Yasmin Sooka, Chairperson of the Commission on Human Rights in South Sudan present a report at a 40th Session of the Human Rights Council. 12 March 2019. UN Photo / Jean Marc Ferré

The U.N. Commission on Human Rights in South Sudan on Tuesday called for urgent action to address widespread corruption and the theft of public resources by South Sudan’s political elite, saying it has triggered a devastating human rights crisis in the world’s youngest nation.

The report, Plundering a Nation: How Rampant Corruption Unleashed a Human Rights Crisis in South Sudan, is the result of a two-year independent investigation and analysis. It was released in Nairobi, Kenya.

The commission said South Sudan’s oil and non-oil revenues have been looted through off-budget spending and politically connected contracts, depriving millions of citizens of basic services.

According to the report, the government’s oil revenue since independence in 2011 has exceeded $25.2 billion — a significant sum for one of the world’s poorest countries — but systemic corruption has ensured little of that money reaches essential services.

“Our report tells the story of the plundering of a nation: corruption is not incidental, it is the engine of South Sudan’s decline,” said Yasmin Sooka, chairperson of the commission. “It is driving hunger, collapsing health systems and causing preventable deaths, as well as fueling deadly armed conflict over resources.
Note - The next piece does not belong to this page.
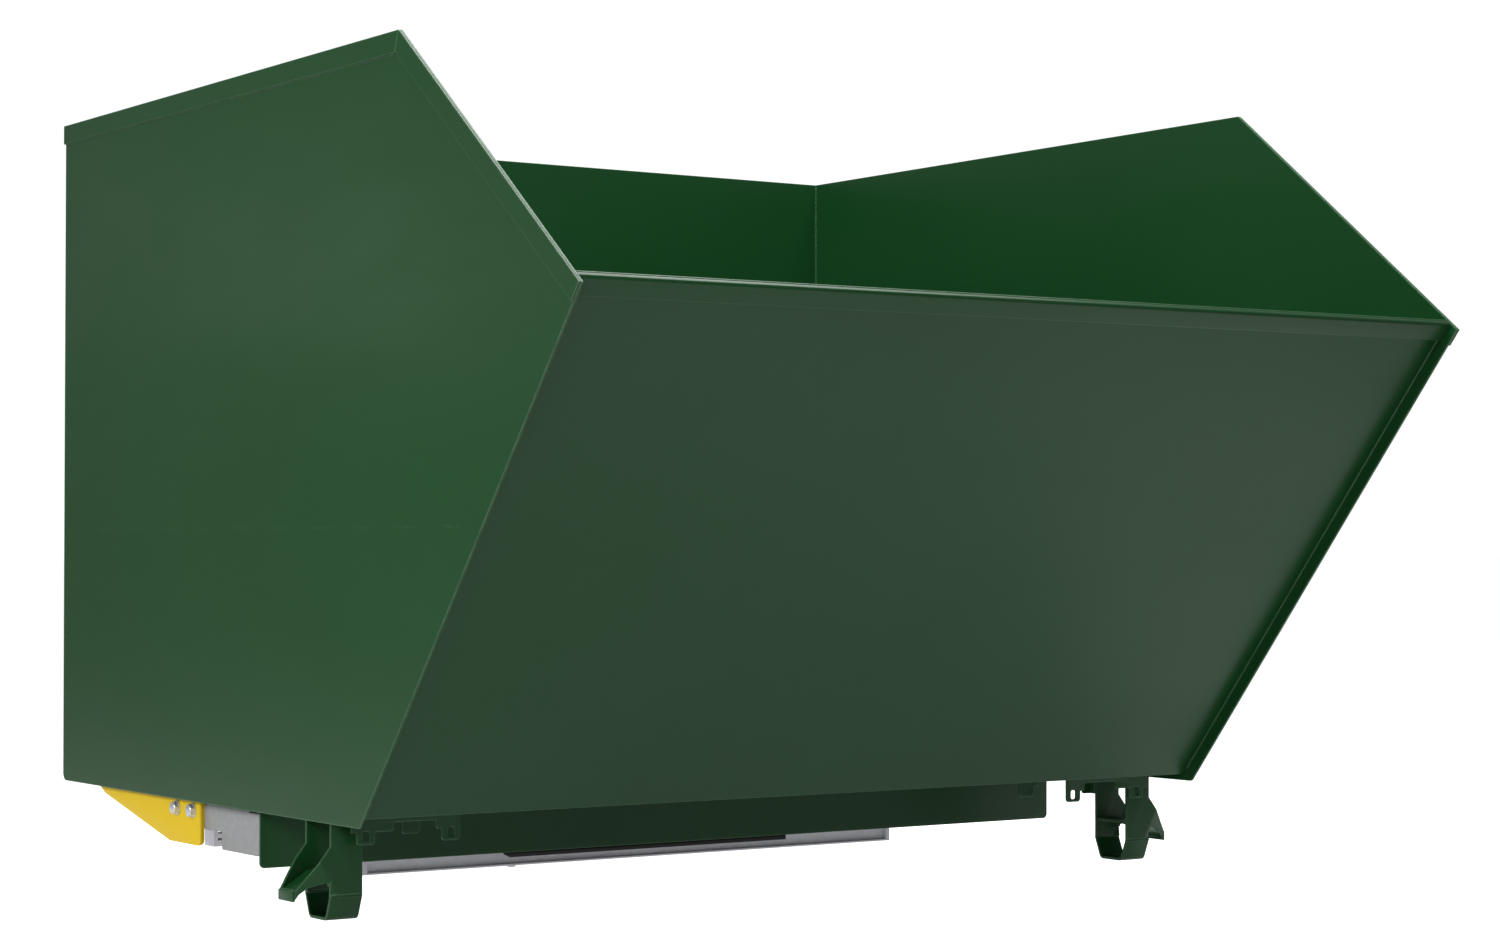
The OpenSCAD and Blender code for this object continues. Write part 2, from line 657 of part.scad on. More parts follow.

The suffering of South Sudanese civilians is a direct consequence of the brazen plundering of public revenues since independence in 2011.”

Commissioner Carlos Castresana Fernandez added: “The diversions are not abstract budget failures — they translate into preventable deaths, widespread malnutrition and mass exclusion from education.”

Commissioner Barney Afako said the country’s leaders have systematically diverted both oil and non-oil revenues through corruption and unaccountable schemes embedded across government structures.

While the 2018 Revitalized Agreement on the Resolution of the Conflict in the Republic of South Sudan aimed to improve public financial management, the commission said those reforms have been poorly implemented and inadequately funded.

The report warns that the peace agreement is now at a breaking point, following the Sept. 11 announcement of charges against First Vice President Riek Machar, who has been detained since March 2025. Machar’s opposition party has since fractured, with many of its senior leaders either jailed or forced into exile.

Meanwhile, President Salva Kiir’s daughter and Vice President Bol Mel’s wife have recently been appointed to senior government positions, according to the report.

The commission issued 54 recommendations to the government in Juba, urging measures to end corruption, strengthen accountability and prioritize citizens’ basic needs in national budgeting and spending.

In response, Information Minister Michael Makuei Lueth dismissed the UN report, saying the government had not yet received it officially.

“These are people who usually write, and whenever they write, they don’t consult with the government,” he said. “They just write whatever comes to their mind in their hotel rooms. Up to now we have not officially received the report.”

He added: “We will find out what it is. Even though I have no knowledge about it, we will find out and see what they are doing.”